You, "I make $1,000,000 per year. That was last year's income."

Chuck, "Great, please send me your check stubs to show $1,000,000."

You, "Here are those check stubs showing $1,000,000."

Chuck, "I see those check stubs for $1,000,000. This is verified income."

Simple as that, Chuck isn't calling you a liar by asking for verification, and you aren't mad at Chuck for him asking to see proof, and you proceed forward with the loan request.

This scenario isn't any different when talking about an investment income property.

Sellers, no matter what you think about your property, if you want to sell it as "investment performing," you must prove to a buyer that it performs.

Once they have seen this verified income, they will justify the asking price through the cap rate valuation method. This method is the primary and only performance-based valuation method for mobile home communities. If you need more information on that valuation, please visit this page.

Another reason they could be asking is their financing institution needs to verify all the income information to loan them money to purchase the property, just like our friend Chuck did above.

So how do you get the most money when you go to sell?

It may seem counter-intuitive initially, but getting the most cash for your asset at the sale is to pay a real estate broker.

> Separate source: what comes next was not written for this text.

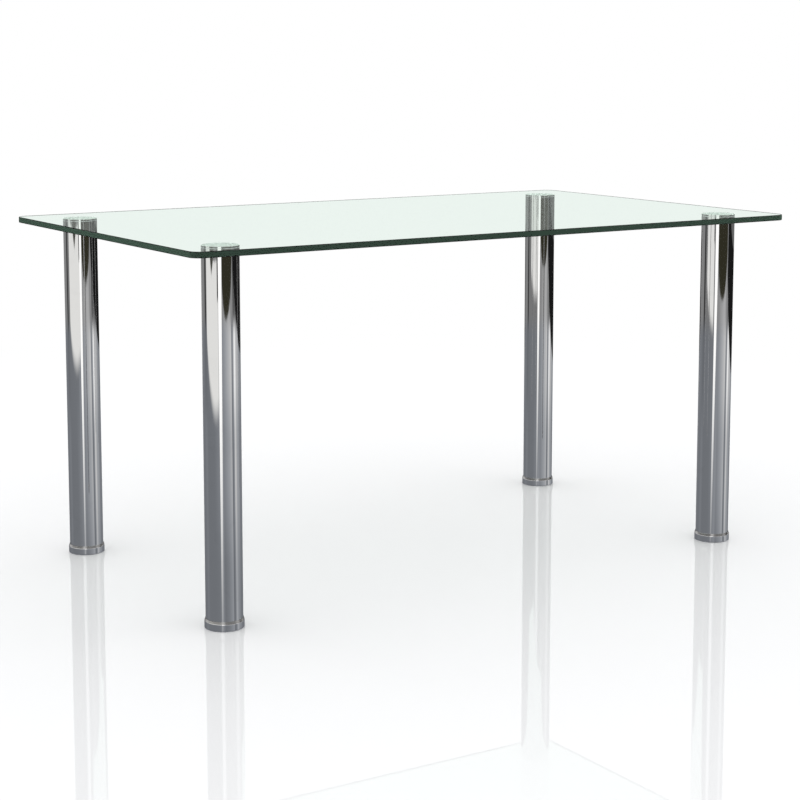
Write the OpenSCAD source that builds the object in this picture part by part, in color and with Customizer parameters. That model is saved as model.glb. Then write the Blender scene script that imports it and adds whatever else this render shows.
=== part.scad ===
// Dining table: one clear glass pane with rounded corners on four round chrome legs.
// Each leg hangs from a plate bonded under the glass and stands on a screw-adjusted foot.
// Millimetres. +Z is up, +X runs along the table, and -Y is its front. The origin lies on the
// floor under the middle of the glass, with the feet screwed right in.

/* [Glass] */
// Height of the glass's upper face above the floor
table_height = 765; // [720:1:800]
// Length of the glass
top_length = 1500; // [1200:10:2000]
// Width of the glass
top_width = 900; // [700:10:1100]
// Thickness of the glass
top_thick = 12.7; // [10:0.1:15]
// Radius of the glass's corners, seen from above
corner_radius = 25; // [10:1:60]
// Width of the ground arris along every edge of the glass
arris = 1; // [0.5:0.1:2]

/* [Legs] */
// Outside diameter of a leg tube
leg_dia = 75; // [70:1:90]
// Wall thickness of a leg tube
leg_wall = 1.5; // [1.2:0.1:2]
// Distance from the glass's short edge to a leg's axis
leg_inset_x = 110; // [80:1:300]
// Distance from the glass's long edge to a leg's axis
leg_inset_y = 108; // [80:1:200]

/* [Joint under the glass] */
// Thickness of the plate bonded to the glass
plate_thick = 4; // [3:0.5:6]
// Thickness of the cured adhesive between plate and glass
film_thick = 0.2; // [0.1:0.05:0.4]
// Diameter of the plate's threaded boss
boss_dia = 24; // [18:1:30]
// Height of the plate's threaded boss
boss_height = 12; // [10:1:16]
// Thickness of the plate welded inside the top of a tube
end_plate_thick = 5; // [4:0.5:8]
// Length of the stud that joins a leg to its bonded plate
stud_length = 20; // [18:1:22]

/* [Feet] */
// Outside diameter of a foot's chrome cup
cup_dia = 80; // [79:0.5:95]
// Height of the cup's upright band above the floor
cup_band_top = 14.5; // [12:0.5:16]
// Height of the cup's upper lip above the floor
cup_lip_top = 20; // [18:0.5:24]
// Diameter of the nylon glide under a foot
glide_dia = 70; // [60:1:70]
// Thickness of the nylon glide
glide_thick = 5; // [5:0.5:6]
// Height of the plug's body inside the tube
plug_height = 25; // [22:1:40]
// How many crush ribs the plug has
plug_ribs = 12; // [6:1:24]
// How many webs stiffen the plug's hub
plug_webs = 6; // [3:1:8]
// Length of the levelling screw's shank
screw_length = 36; // [34:1:50]

/* [Hidden] */
$fn = 96;

// Threads are drawn as plain cylinders at their major diameter.
thread_dia = 10;
nut_across_flats = 17;
nut_height = 8;
jam_nut_height = 5;
socket_across_flats = 5;
nut_bore_dia = thread_dia + 0.1; // running clearance on the levelling screw
small_chamfer = 0.3;
part_chamfer = 0.6;

// Leg axes, and the words that name them.
leg_x = top_length / 2 - leg_inset_x;
leg_y = top_width / 2 - leg_inset_y;
LEGS = [
    ["front_left", -leg_x, -leg_y],
    ["front_right", leg_x, -leg_y],
    ["back_left", -leg_x, leg_y],
    ["back_right", leg_x, leg_y],
];

// Heights from the glass down.
glass_bottom = table_height - top_thick;
plate_top = glass_bottom - film_thick;
tube_top = plate_top - plate_thick;
boss_bottom = tube_top - boss_height;
boss_end_gap = 1.5;
end_plate_top = boss_bottom - boss_end_gap;
weld_leg = 2;
stud_top = tube_top - 1;
stud_hole_top = stud_top + 0.5;

// Heights from the floor up.
cup_foot = 1;
running_gap = 0.1;
cup_floor_bottom = glide_thick + running_gap;
cup_floor_thick = 2.9;
cup_floor_top = cup_floor_bottom + cup_floor_thick;
cup_edge_round = 1;
cup_lip_wall = 0.5;
cup_gap = 0.3; // between the cup and the tube or glide inside it
plug_bottom = cup_floor_top + 0.3;
plug_flange = 2;
tube_bottom = plug_bottom + plug_flange;

// The glide and the screw head that keeps it on.
head_dia = 20;
head_height = 2.3;
glide_web = 2;
head_bottom = glide_thick - glide_web - running_gap - head_height;
glide_tread_groove = [16, 20]; // inner and outer radius of the groove in the glide's sole

// The plug inside the tube.
tube_bore = leg_dia - 2 * leg_wall;
rib_depth = 0.4;
rib_width = 2;
plug_wall = 2.5;
plug_floor = 3;
hub_dia = 27;
jam_pocket_dia = 21; // clears the turning corners of the jam nut
jam_pocket_top = plug_bottom + 6;
nut_pocket_top = jam_pocket_top + nut_height;
hub_roof = 5;
hub_top = nut_pocket_top + hub_roof;
web_thick = 2;
web_top = hub_top - 3;

PIECES = [
    "bond_film", "bonding_plate", "joining_stud", "end_plate", "leg_tube", "foot_plug",
    "plug_nut", "foot_cup", "levelling_screw", "jam_nut", "foot_glide",
];

// ---- Shared shapes ----

// A solid turned about Z from an outline of [radius, height] points.
module turned(outline) {
    rotate_extrude() polygon(outline);
}

// A disc or ring between two heights, with both outer edges chamfered.
module turned_ring(inner, outer, bottom, top, chamfer) {
    turned([
        [inner, bottom], [outer - chamfer, bottom], [outer, bottom + chamfer],
        [outer, top - chamfer], [outer - chamfer, top], [inner, top],
    ]);
}

// A hexagonal prism given by its width across flats.
module hexagon(across_flats, bottom, top) {
    translate([0, 0, bottom])
        cylinder(r = across_flats / 2 / cos(30), h = top - bottom, $fn = 6);
}

// A hexagonal nut with its corners turned down on both faces.
module nut(height, bore_dia) {
    corner = nut_across_flats / 2 / cos(30);
    face = nut_across_flats / 2 - 0.3;
    drop = (corner - face) * tan(30);
    difference() {
        intersection() {
            hexagon(nut_across_flats, 0, height);
            turned([
                [0, 0], [face, 0], [corner, drop],
                [corner, height - drop], [face, height], [0, height],
            ]);
        }
        translate([0, 0, -1]) cylinder(d = bore_dia, h = height + 2);
    }
}

// ---- The glass ----

// The pane's cross-section for one half-width, with the arris ground on all four edges.
function pane_section(half) = [
    [-half + arris, glass_bottom], [half - arris, glass_bottom],
    [half, glass_bottom + arris], [half, table_height - arris],
    [half - arris, table_height], [-half + arris, table_height],
    [-half, table_height - arris], [-half, glass_bottom + arris],
];

module glass_top() {
    color([0.80, 0.91, 0.86, 0.45]) union() {
        rotate([90, 0, 90])
            linear_extrude(height = top_length - 2 * corner_radius, center = true)
                polygon(pane_section(top_width / 2));
        rotate([90, 0, 0])
            linear_extrude(height = top_width - 2 * corner_radius, center = true)
                polygon(pane_section(top_length / 2));
        for (x = [-1, 1], y = [-1, 1])
            translate([
                x * (top_length / 2 - corner_radius), y * (top_width / 2 - corner_radius), 0,
            ])
                turned_corner();
    }
}

module turned_corner() {
    turned([
        [0, glass_bottom], [corner_radius - arris, glass_bottom],
        [corner_radius, glass_bottom + arris], [corner_radius, table_height - arris],
        [corner_radius - arris, table_height], [0, table_height],
    ]);
}

// ---- The joint between the glass and a leg ----

module bond_film() {
    color([0.90, 0.95, 0.93, 0.5])
        translate([0, 0, plate_top]) cylinder(d = leg_dia - 1, h = film_thick);
}

module bonding_plate() {
    edge = leg_dia / 2;
    hole = thread_dia / 2;
    boss = boss_dia / 2;
    color([0.82, 0.83, 0.84]) turned([
        [0, plate_top], [edge - small_chamfer, plate_top],
        [edge, plate_top - small_chamfer], [edge, tube_top + small_chamfer],
        [edge - small_chamfer, tube_top], [boss, tube_top],
        [boss, boss_bottom + part_chamfer], [boss - part_chamfer, boss_bottom],
        [hole + part_chamfer, boss_bottom], [hole, boss_bottom + part_chamfer],
        [hole, stud_hole_top], [0, stud_hole_top],
    ]);
}

module joining_stud() {
    bottom = stud_top - stud_length;
    color([0.62, 0.63, 0.60]) difference() {
        translate([0, 0, bottom])
            turned([
                [0, 0], [thread_dia / 2 - part_chamfer, 0], [thread_dia / 2, part_chamfer],
                [thread_dia / 2, stud_length - part_chamfer],
                [thread_dia / 2 - part_chamfer, stud_length], [0, stud_length],
            ]);
        hexagon(socket_across_flats, bottom - 1, bottom + 5);
    }
}

// A disc with a fillet of weld under it, where it meets the tube's bore.
module end_plate() {
    edge = tube_bore / 2;
    bottom = end_plate_top - end_plate_thick;
    color([0.45, 0.45, 0.46]) turned([
        [thread_dia / 2, bottom], [edge - weld_leg, bottom], [edge, bottom - weld_leg],
        [edge, end_plate_top], [thread_dia / 2, end_plate_top],
    ]);
}

// ---- The leg ----

module leg_tube() {
    outer = leg_dia / 2;
    inner = tube_bore / 2;
    color([0.86, 0.87, 0.88]) turned([
        [inner, tube_bottom], [outer - small_chamfer, tube_bottom],
        [outer, tube_bottom + small_chamfer], [outer, tube_top - small_chamfer],
        [outer - small_chamfer, tube_top], [inner, tube_top],
    ]);
}

module foot_plug() {
    wall = tube_bore / 2 - rib_depth;
    top = tube_bottom + plug_height;
    color([0.09, 0.09, 0.10]) difference() {
        union() {
            turned_ring(0, leg_dia / 2 - 0.2, plug_bottom, tube_bottom, small_chamfer);
            turned([
                [0, tube_bottom], [wall, tube_bottom], [wall, top - 1], [wall - 1, top],
                [wall - plug_wall, top], [wall - plug_wall, tube_bottom + plug_floor],
                [0, tube_bottom + plug_floor],
            ]);
            cylinder_between(hub_dia / 2, tube_bottom, hub_top);
            for (i = [0 : plug_webs - 1])
                rotate(i * 360 / plug_webs) plug_web(wall - plug_wall / 2);
            for (i = [0 : plug_ribs - 1])
                rotate((i + 0.5) * 360 / plug_ribs) crush_rib(top - 2);
        }
        cylinder_between(jam_pocket_dia / 2, plug_bottom - 1, jam_pocket_top);
        hexagon(nut_across_flats, plug_bottom - 1, nut_pocket_top);
        cylinder_between(thread_dia / 2 + 0.4, plug_bottom - 1, hub_top + 1);
    }
}

module cylinder_between(radius, bottom, top) {
    translate([0, 0, bottom]) cylinder(r = radius, h = top - bottom);
}

// One upright web from inside the hub to inside the plug's wall.
module plug_web(reach) {
    start = hub_dia / 2 - 1;
    translate([start, -web_thick / 2, tube_bottom + 1])
        cube([reach - start, web_thick, web_top - tube_bottom - 1]);
}

// One rib that bites the tube's bore, trimmed to the bore's own curve.
module crush_rib(top) {
    start = tube_bore / 2 - rib_depth - 1;
    intersection() {
        translate([start, -rib_width / 2, tube_bottom + 1])
            cube([rib_depth + 2, rib_width, top - tube_bottom - 1]);
        cylinder_between(tube_bore / 2, tube_bottom, top);
    }
}

module plug_nut() {
    color([0.62, 0.63, 0.60])
        translate([0, 0, jam_pocket_top]) nut(nut_height, nut_bore_dia);
}

// ---- The levelling foot ----

// The cup wraps the end of the tube. Its upright band turns in over a small round edge to a
// sloping shoulder.
module foot_cup() {
    outer = cup_dia / 2;
    bore = leg_dia / 2 + cup_gap;
    recess = glide_dia / 2 + cup_gap;
    lip = bore + cup_lip_wall;
    slope = atan2(outer - lip, cup_lip_top - cup_band_top);
    round_steps = 5;
    color([0.80, 0.81, 0.82]) turned(concat(
        [
            [thread_dia / 2, cup_floor_bottom], [recess, cup_floor_bottom],
            [recess, cup_foot], [outer - small_chamfer, cup_foot],
            [outer, cup_foot + small_chamfer],
        ],
        [
            for (i = [0 : round_steps])
                let (turn = slope * i / round_steps)
                [
                    outer - cup_edge_round * (1 - cos(turn)),
                    cup_band_top - cup_edge_round * (sin(slope) - sin(turn)),
                ]
        ],
        [
            [lip, cup_lip_top], [bore, cup_lip_top], [bore, cup_floor_top],
            [thread_dia / 2, cup_floor_top],
        ]
    ));
}

// A flat-headed screw, head down, with its shank rising through the cup into the plug.
module levelling_screw() {
    shank = thread_dia / 2;
    head_top = head_bottom + head_height;
    tip = head_top + screw_length;
    color([0.62, 0.63, 0.60]) difference() {
        turned([
            [0, head_bottom], [head_dia / 2 - part_chamfer, head_bottom],
            [head_dia / 2, head_bottom + part_chamfer], [head_dia / 2, head_top],
            [shank, head_top], [shank, tip - 1], [shank - 1, tip], [0, tip],
        ]);
        hexagon(socket_across_flats, head_bottom - 1, head_bottom + 1.8);
    }
}

module jam_nut() {
    color([0.62, 0.63, 0.60])
        translate([0, 0, cup_floor_top]) nut(jam_nut_height, thread_dia);
}

// The glide stays still on the floor while the cup and screw turn on it.
module foot_glide() {
    edge = glide_dia / 2;
    pocket = head_dia / 2 + 0.5;
    pocket_roof = glide_thick - glide_web;
    color([0.12, 0.12, 0.13]) turned([
        [pocket, 0], [glide_tread_groove[0], 0], [glide_tread_groove[0], 1],
        [glide_tread_groove[1], 1], [glide_tread_groove[1], 0],
        [edge - 1.5, 0], [edge, 1.5], [edge, glide_thick - small_chamfer],
        [edge - small_chamfer, glide_thick], [thread_dia / 2 + 0.3, glide_thick],
        [thread_dia / 2 + 0.3, pocket_roof], [pocket, pocket_roof],
    ]);
}

// ---- The assembly ----

glass_top();
for (leg = LEGS) translate([leg[1], leg[2], 0]) {
    bond_film();
    bonding_plate();
    joining_stud();
    end_plate();
    leg_tube();
    foot_plug();
    plug_nut();
    foot_cup();
    levelling_screw();
    jam_nut();
    foot_glide();
}
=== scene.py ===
import math

import bpy
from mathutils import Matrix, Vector


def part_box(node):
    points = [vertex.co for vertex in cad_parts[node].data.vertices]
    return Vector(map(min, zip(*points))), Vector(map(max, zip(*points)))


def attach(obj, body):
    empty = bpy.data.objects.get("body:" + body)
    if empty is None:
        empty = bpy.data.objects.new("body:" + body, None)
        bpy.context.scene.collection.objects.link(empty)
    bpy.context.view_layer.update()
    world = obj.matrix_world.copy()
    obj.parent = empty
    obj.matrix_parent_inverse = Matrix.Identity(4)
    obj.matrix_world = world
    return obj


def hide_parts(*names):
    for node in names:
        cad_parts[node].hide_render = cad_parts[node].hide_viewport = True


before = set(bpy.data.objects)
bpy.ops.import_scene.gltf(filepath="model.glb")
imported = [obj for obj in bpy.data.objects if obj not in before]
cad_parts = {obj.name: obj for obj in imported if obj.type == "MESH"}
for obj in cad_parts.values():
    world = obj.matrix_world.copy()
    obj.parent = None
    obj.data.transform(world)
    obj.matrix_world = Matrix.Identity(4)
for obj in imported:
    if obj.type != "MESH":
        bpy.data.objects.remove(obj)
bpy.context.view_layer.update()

mm = 0.001
legNames = sorted(n[len("leg_tube_"):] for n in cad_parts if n.startswith("leg_tube_"))


# ways to build node trees, for shaders and for geometry

def place(tree, kind, feeds=None, **settings):
    # one node with its settings, each input fed by a value or by another socket
    made = tree.nodes.new(kind)
    for name, value in settings.items():
        setattr(made, name, value)
    for key, value in (feeds or {}).items():
        if isinstance(value, bpy.types.NodeSocket):
            tree.links.new(value, made.inputs[key])
        else:
            made.inputs[key].default_value = value
    return made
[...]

The 2nd article in this series goes more in-depth about commission agreements. It is a useful reference for what to expect.

Keep in mind that not all real estate brokers are the same: residential agents, commercial agents, and all agents have their strengths and specialties. There are specialties of all different asset classes, from triple nets to retail and even mobile home communities. Each of these three asset classes that I described is vastly different asset types, and each has elements about them that make them unique and challenging.

This point must be stressed when you hire a broker, there are very few brokers who specialize in the MHC asset class, and hiring just anyone can have detrimental effects on your valuation, and you won't even know it until it's too late. I'm not saying if you hire a non-specialized agent that they will intentionally lead you wrong. I am saying that they don't have the information about the market and asset class to guide you in the right direction.

The last item that I would like to address, once you have picked an MHC specialized broker you must communicate your concerns to them.

If you're concerned about competing parks knowing about your sale, tell them. If you are worried about family, friends, or tenants knowing about the sale, tell them.

Once your concerns are out in the open, the broker can tailor a solution to that problem, and it is usually straightforward to implement. This is their job every day of the week, and they are watching for things that you hadn't thought of yourself.

Any concerns that you might have, however big or small, can come to a solution between both of you. Each of my clients has had at least one specific request, and I was able to oblige them. It can be as small as excluding one particular person from viewing the deal, all the way to excluding online marketing entirely due to privacy concerns of the ownership.

I communicate concerns back to owners as well. My clients have come to expect and enjoy my constant lines of communication. It is one of my most spoke about quality as a specialized MHC broker. Not only do my clients expect regular updates, but they also trust that I will notify them if the market is responding differently than we initially projected. We need to make a change in the marketing strategy.

To conclude this part of the series, I would like the drive home three points that I mentioned above when you are getting ready to sell your asset.

Every seller needs to understand that they are expected to provide financial information on their asset's performance. No matter how intrusive it may feel, this is standard with all investment transactions, and you must realize all parties involved keep information like this protected with the utmost care when handling it. Most potential buying entities understand the ownership side of investments and respect their fellow owners' knowledge.

The second point I would like to reiterate is the need for a specialized broker, especially in the MHC asset class. The brokers, such as myself that specialize in this asset class, understand all the asset's performing factors and know the items to request. Specialized brokers will save you a lot of time and headaches. Not only that, they know valuations in their region down to a science. You will find much more information on a local internet search or multiple listing service that local real estate agents access. The difference of three points of a cap rate can mean the difference in hundreds of thousands of dollars in lost or gain income.

The final point that I would like to say is to communicate. Your specialized brokers are very good at communicating with you and are happy to explain any jargon they routinely talk about. If you make it known to them about something you are concerned about, they will be glad to tailor a solution to fit your needs the best.